TASK GOAL:
Copy out each line of the material below with no changes.

COLLECTED MATERIAL:
· · · ·
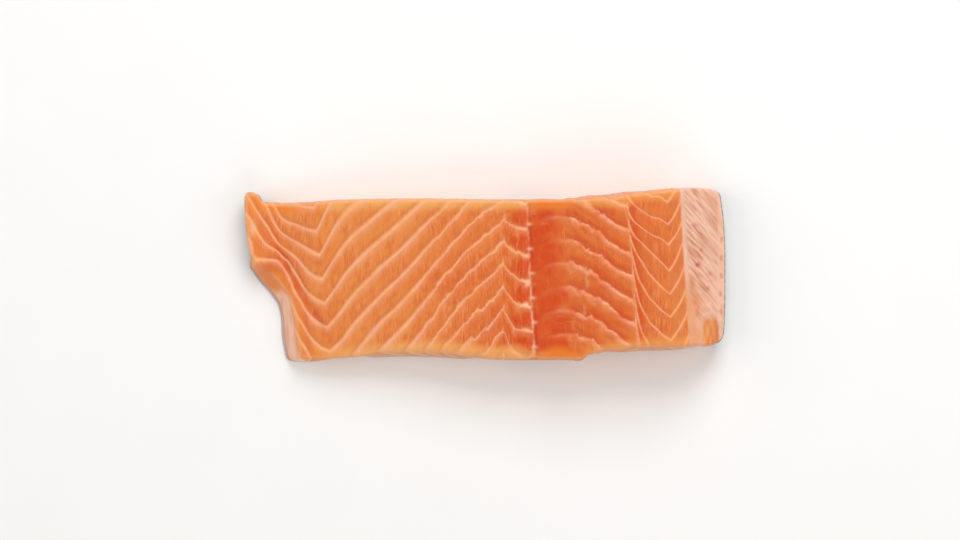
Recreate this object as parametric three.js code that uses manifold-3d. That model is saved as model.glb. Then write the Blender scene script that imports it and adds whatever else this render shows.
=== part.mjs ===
// A raw salmon portion, cut straight across one side of the fish and lying on its skin.
// Millimetres, +Z up, origin at the middle of the flat underside.
// X runs across the fish, from the thin belly flap at -X to the thick back at +X.
// Y runs along the fish. The muscle is stacked in flakes along Y.
import * as THREE from "three";
import { mergeVertices } from "three/addons/utils/BufferGeometryUtils.js";
import Module from "manifold-3d";

const { smoothstep, lerp } = THREE.MathUtils;

// ---- Driving dimensions ----
const BELLY_FOLD = -69.2; // where the flake lines turn back, across the fish at y = 0
const FLANK_FOLD = 8.3;
const MIDLINE = 19.4; // the tendon between the belly half and the back half
const SCRAPED = 37.5; // from here to the seam the flesh was scraped off the spine
const SEAM = 62.8; // the tendon that bounds the scraped flesh
const BACK_FOLD = 78.6;
const BEVEL = 85.3; // past this the back edge is bevelled down to the skin
const BEVEL_SLOPE = 0.95;
const BEVEL_FOOT = 12.5; // height of the skin edge along the back
const BACK_TUCK = 5; // the skin rounds under along the back by this much
const LIP_RADIUS = 1.5; // the soft rounding of every cut edge
const WALL_BULGE = 0.5; // the cut walls swell outwards by this much at half height
const FLAP_LIFT = 5.5; // how far the belly flap's corner curls up off the board
const CUT_DEPTH = 1.2; // the underside starts this far below z = 0 and is cut flat there
const PILLOW = 0.35; // how far each flake swells between its lines
const SHINGLE = 0.8; // how far the scraped flakes overlap like shingles
const MIDLINE_GROOVE = 1.1;
const NOMINAL = [204, 66, 20]; // X, Y and Z size, for turning the lip radius into shares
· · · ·
CORRECT ANSWER:
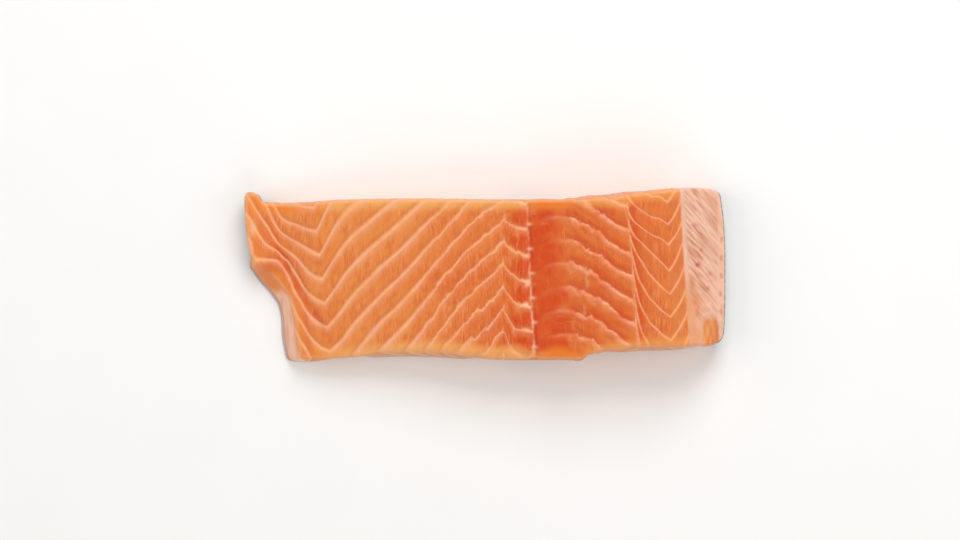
Recreate this object as parametric three.js code that uses manifold-3d. That model is saved as model.glb. Then write the Blender scene script that imports it and adds whatever else this render shows.
=== part.mjs ===
// A raw salmon portion, cut straight across one side of the fish and lying on its skin.
// Millimetres, +Z up, origin at the middle of the flat underside.
// X runs across the fish, from the thin belly flap at -X to the thick back at +X.
// Y runs along the fish. The muscle is stacked in flakes along Y.
import * as THREE from "three";
import { mergeVertices } from "three/addons/utils/BufferGeometryUtils.js";
import Module from "manifold-3d";

const { smoothstep, lerp } = THREE.MathUtils;

// ---- Driving dimensions ----
const BELLY_FOLD = -69.2; // where the flake lines turn back, across the fish at y = 0
const FLANK_FOLD = 8.3;
const MIDLINE = 19.4; // the tendon between the belly half and the back half
const SCRAPED = 37.5; // from here to the seam the flesh was scraped off the spine
const SEAM = 62.8; // the tendon that bounds the scraped flesh
const BACK_FOLD = 78.6;
const BEVEL = 85.3; // past this the back edge is bevelled down to the skin
const BEVEL_SLOPE = 0.95;
const BEVEL_FOOT = 12.5; // height of the skin edge along the back
const BACK_TUCK = 5; // the skin rounds under along the back by this much
const LIP_RADIUS = 1.5; // the soft rounding of every cut edge
const WALL_BULGE = 0.5; // the cut walls swell outwards by this much at half height
const FLAP_LIFT = 5.5; // how far the belly flap's corner curls up off the board
const CUT_DEPTH = 1.2; // the underside starts this far below z = 0 and is cut flat there
const PILLOW = 0.35; // how far each flake swells between its lines
const SHINGLE = 0.8; // how far the scraped flakes overlap like shingles
const MIDLINE_GROOVE = 1.1;
const NOMINAL = [204, 66, 20]; // X, Y and Z size, for turning the lip radius into shares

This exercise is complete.